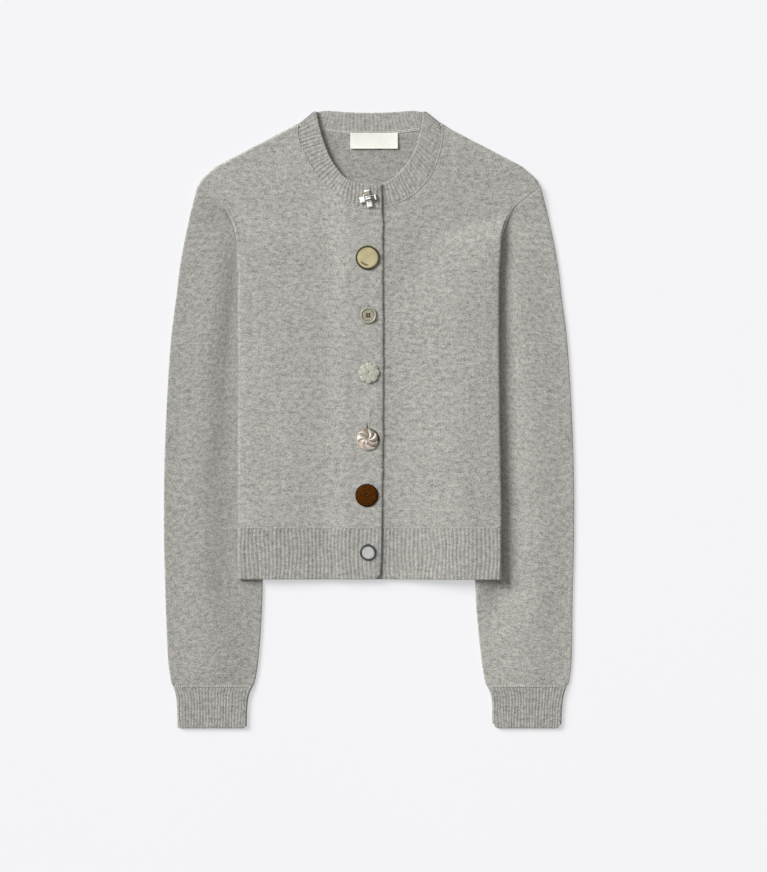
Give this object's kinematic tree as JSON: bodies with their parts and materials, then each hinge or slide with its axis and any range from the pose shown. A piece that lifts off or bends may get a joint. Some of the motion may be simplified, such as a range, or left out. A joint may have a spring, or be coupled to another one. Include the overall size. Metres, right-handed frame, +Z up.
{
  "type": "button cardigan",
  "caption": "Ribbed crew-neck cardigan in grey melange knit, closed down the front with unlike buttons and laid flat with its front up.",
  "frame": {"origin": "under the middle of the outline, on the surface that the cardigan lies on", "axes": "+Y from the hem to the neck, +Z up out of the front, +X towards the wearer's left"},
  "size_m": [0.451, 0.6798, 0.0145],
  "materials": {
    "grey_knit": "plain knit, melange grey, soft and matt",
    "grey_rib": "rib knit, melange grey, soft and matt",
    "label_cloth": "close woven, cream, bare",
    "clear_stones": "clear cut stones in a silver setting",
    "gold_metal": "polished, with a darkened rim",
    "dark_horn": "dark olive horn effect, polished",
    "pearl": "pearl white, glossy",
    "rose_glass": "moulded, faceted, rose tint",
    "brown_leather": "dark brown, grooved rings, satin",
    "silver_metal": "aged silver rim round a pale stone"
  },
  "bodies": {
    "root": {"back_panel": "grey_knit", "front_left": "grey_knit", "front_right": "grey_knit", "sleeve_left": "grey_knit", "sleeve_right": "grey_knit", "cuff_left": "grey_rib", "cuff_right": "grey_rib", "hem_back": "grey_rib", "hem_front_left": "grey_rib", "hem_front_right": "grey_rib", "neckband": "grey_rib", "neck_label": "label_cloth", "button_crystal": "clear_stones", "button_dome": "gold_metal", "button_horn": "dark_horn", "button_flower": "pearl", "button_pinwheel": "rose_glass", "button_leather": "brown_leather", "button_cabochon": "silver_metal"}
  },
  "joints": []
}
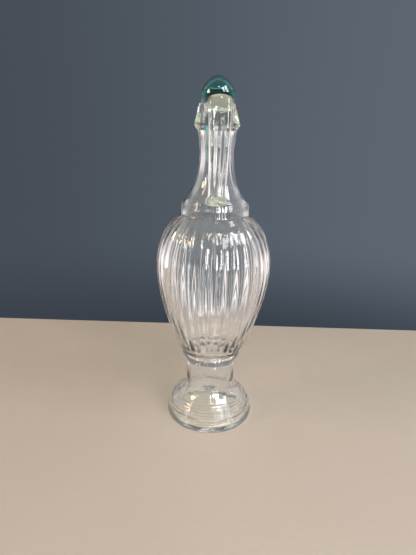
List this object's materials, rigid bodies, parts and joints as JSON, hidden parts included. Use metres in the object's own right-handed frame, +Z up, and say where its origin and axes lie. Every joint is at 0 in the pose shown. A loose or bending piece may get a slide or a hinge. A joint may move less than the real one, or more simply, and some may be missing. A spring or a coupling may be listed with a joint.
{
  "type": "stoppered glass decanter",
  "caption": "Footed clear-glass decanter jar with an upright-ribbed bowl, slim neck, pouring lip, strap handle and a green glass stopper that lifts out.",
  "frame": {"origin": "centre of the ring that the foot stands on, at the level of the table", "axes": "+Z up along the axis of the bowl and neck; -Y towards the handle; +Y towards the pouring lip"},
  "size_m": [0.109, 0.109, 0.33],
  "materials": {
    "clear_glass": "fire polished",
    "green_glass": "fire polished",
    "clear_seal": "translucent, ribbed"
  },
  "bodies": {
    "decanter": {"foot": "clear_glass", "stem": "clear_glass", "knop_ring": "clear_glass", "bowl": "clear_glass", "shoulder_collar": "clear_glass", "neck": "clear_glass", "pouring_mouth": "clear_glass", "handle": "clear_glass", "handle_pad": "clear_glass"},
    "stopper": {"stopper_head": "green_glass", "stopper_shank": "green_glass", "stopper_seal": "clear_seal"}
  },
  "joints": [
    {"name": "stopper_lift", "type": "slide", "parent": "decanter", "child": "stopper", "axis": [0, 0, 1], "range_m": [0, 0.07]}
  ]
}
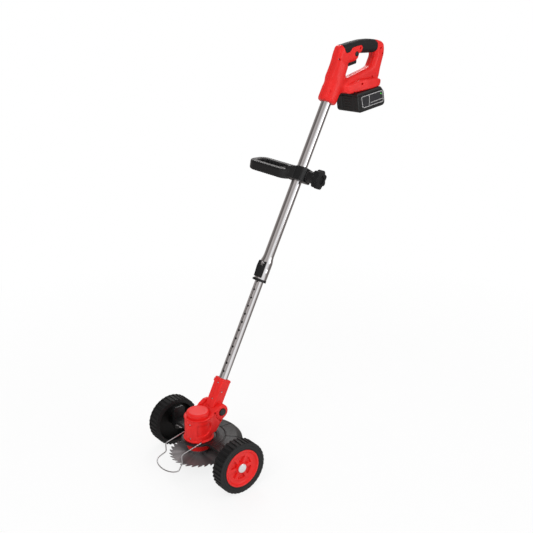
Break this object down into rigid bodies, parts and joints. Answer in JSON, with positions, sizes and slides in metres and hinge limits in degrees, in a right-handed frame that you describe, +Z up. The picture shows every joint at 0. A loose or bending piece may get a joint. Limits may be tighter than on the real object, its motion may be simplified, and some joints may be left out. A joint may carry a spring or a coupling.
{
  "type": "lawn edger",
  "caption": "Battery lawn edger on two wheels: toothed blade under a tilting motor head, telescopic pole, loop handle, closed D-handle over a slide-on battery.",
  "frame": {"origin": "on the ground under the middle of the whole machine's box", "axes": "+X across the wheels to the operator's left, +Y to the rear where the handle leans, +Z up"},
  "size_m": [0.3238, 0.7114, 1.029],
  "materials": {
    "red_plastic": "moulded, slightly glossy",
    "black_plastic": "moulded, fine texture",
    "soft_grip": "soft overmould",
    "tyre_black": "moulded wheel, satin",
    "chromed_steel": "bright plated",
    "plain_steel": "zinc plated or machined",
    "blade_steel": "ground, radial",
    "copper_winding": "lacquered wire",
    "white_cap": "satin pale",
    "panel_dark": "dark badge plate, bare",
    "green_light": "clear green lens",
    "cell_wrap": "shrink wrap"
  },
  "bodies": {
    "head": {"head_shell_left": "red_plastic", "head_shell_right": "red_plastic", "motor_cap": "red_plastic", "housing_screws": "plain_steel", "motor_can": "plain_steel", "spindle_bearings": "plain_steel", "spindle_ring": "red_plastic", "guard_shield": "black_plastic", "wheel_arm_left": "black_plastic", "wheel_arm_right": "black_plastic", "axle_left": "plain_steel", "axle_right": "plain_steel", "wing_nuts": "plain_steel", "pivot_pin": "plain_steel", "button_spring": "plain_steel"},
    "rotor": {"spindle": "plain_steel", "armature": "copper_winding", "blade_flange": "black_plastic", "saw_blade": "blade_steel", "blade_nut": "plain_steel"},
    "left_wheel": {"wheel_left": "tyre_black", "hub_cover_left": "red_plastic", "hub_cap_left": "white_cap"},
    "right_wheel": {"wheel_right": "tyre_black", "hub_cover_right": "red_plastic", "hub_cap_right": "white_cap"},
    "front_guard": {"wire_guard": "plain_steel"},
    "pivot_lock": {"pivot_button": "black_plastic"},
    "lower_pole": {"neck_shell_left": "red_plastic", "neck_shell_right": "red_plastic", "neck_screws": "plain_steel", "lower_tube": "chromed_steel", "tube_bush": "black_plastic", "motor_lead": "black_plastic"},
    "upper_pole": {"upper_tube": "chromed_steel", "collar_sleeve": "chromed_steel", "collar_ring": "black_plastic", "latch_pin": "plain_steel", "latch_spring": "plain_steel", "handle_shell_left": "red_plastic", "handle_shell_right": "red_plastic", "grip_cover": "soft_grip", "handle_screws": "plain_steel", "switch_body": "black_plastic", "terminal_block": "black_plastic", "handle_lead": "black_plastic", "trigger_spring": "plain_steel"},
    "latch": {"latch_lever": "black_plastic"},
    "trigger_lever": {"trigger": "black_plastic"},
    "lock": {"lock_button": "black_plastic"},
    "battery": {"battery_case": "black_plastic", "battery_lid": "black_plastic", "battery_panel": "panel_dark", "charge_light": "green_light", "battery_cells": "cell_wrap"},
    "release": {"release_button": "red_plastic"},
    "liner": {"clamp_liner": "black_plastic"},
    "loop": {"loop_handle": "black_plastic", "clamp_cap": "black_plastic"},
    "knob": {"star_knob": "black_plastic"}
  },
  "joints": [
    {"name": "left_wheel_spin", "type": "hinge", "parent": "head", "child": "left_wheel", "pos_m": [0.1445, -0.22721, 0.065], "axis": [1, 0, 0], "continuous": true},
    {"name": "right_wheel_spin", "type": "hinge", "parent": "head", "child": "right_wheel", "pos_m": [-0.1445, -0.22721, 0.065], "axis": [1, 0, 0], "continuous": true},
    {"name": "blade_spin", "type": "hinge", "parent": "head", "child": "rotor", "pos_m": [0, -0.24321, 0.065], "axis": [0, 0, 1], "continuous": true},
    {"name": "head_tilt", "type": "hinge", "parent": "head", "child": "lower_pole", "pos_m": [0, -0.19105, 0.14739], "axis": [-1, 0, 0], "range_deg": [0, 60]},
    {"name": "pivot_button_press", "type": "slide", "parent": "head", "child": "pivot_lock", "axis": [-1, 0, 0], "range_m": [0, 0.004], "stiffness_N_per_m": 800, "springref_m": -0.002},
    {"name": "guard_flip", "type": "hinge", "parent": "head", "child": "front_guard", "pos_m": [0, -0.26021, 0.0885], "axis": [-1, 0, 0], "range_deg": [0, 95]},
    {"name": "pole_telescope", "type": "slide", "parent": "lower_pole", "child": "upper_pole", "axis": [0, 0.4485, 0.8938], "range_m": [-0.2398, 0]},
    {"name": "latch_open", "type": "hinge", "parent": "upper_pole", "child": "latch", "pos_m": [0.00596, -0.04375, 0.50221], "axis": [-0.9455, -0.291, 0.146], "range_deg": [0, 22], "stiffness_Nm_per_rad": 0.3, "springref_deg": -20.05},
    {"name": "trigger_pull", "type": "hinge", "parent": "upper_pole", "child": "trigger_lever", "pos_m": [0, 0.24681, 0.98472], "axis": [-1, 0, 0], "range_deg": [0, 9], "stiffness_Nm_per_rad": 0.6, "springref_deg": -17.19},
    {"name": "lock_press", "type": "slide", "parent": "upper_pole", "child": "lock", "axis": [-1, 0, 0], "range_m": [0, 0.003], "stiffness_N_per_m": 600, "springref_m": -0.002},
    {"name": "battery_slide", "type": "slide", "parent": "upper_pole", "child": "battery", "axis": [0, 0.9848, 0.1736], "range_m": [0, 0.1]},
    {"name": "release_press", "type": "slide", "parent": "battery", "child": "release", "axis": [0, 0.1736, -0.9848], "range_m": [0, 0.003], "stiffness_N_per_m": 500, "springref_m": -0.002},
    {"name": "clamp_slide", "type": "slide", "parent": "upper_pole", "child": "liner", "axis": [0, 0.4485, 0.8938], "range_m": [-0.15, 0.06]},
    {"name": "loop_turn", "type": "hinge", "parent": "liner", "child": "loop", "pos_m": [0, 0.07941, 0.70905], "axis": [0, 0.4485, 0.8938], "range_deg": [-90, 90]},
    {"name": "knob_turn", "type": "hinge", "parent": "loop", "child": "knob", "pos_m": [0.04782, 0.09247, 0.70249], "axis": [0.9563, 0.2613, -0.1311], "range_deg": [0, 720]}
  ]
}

--------------------------------

• **GIVEN EXERCISE**: Search the entries for the word "lifts", then gather every line that has it.

• **EXERCISE OUTPUT**:
Give this object's kinematic tree as JSON: bodies with their parts and materials, then each hinge or slide with its axis and any range from the pose shown. A piece that lifts off or bends may get a joint. Some of the motion may be simplified, such as a range, or left out. A joint may have a spring, or be coupled to another one. Include the overall size. Metres, right-handed frame, +Z up.
  "caption": "Footed clear-glass decanter jar with an upright-ribbed bowl, slim neck, pouring lip, strap handle and a green glass stopper that lifts out.",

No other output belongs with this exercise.